Replying to anonymous: Wikipedia links like all links are handled as external links. They increase spam score. A rejection should only result in overly usage of links.
Maybe some trusted sites could be taken from the blacklist.
follow-up: 15 comment:14 by , 14 years ago
The spam filter of trac's homepage site is configured as too restrictive.
I fear this is mainly a training issue. Bayes filters need training. For my site I train everything which does not reach 0% or 100%.
It seems using a mix of upper and lower case letters in words is not accepted.
There is no such rule in spamfilter, but words of this sort are often used in SPAM, so the bayes filter will catch these.
Maybe there should be an email address where I can send my text to you when I'm blocked but know the text is actually OK.

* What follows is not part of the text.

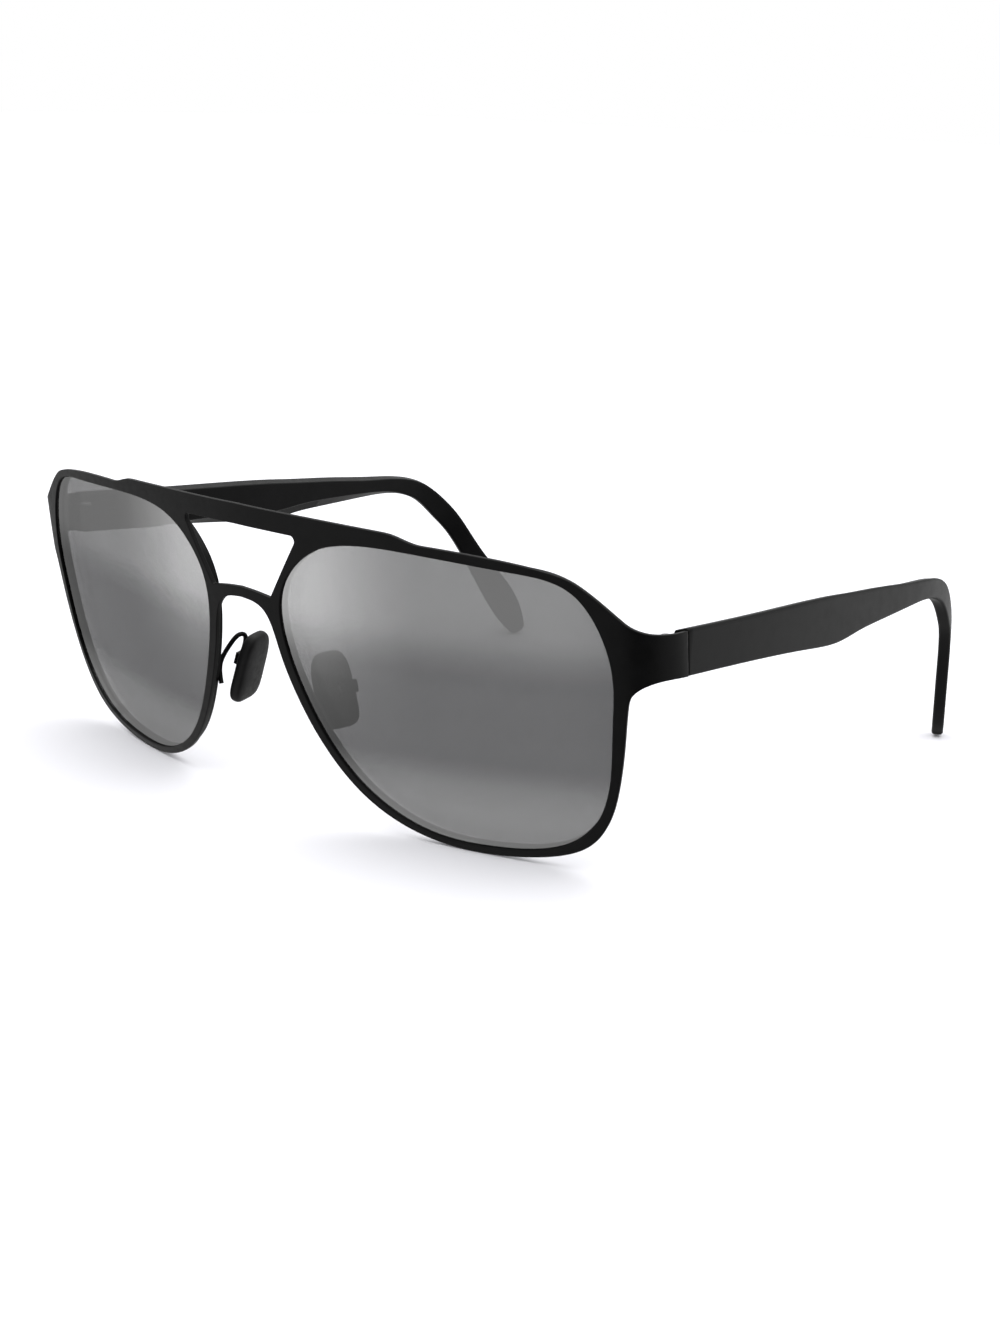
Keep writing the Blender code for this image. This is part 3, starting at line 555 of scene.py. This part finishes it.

The operator of the site has the option to log every text and use it for training the filter. It is usually easy to detect wrong recognitions, as contrary to spammers a user retries some time until he gets the text through with some modifications and captcha solving. I'm not the operator of t.e.o.
Maybe some trusted sites could be taken from the blacklist.
I don't think this is useful.
comment:15 by , 14 years ago
Replying to dstoecker:
It seems using a mix of upper and lower case letters in words is not accepted.
There is no such rule in spamfilter, but words of this sort are often used in SPAM, so the bayes filter will catch these.
It's needed for those wiki links.
Maybe there should be an email address where I can send my text to you when I'm blocked but know the text is actually OK.
The operator of the site has the option to log every text and use it for training the filter. It is usually easy to detect wrong recognitions, as contrary to spammers a user retries some time until he gets the text through with some modifications and captcha solving.
Yes, this sounds good (if they can use the several tries for training)
addon: I'm talking about http://trac.edgewall.org/ticket/8933#comment:6. This stripped text was still 62% spam until I was suddenly blocked as spammer. I reset my DSL gateway to get another provider IP and after that the same text I safed to text file was accepted with the first trial. Strange.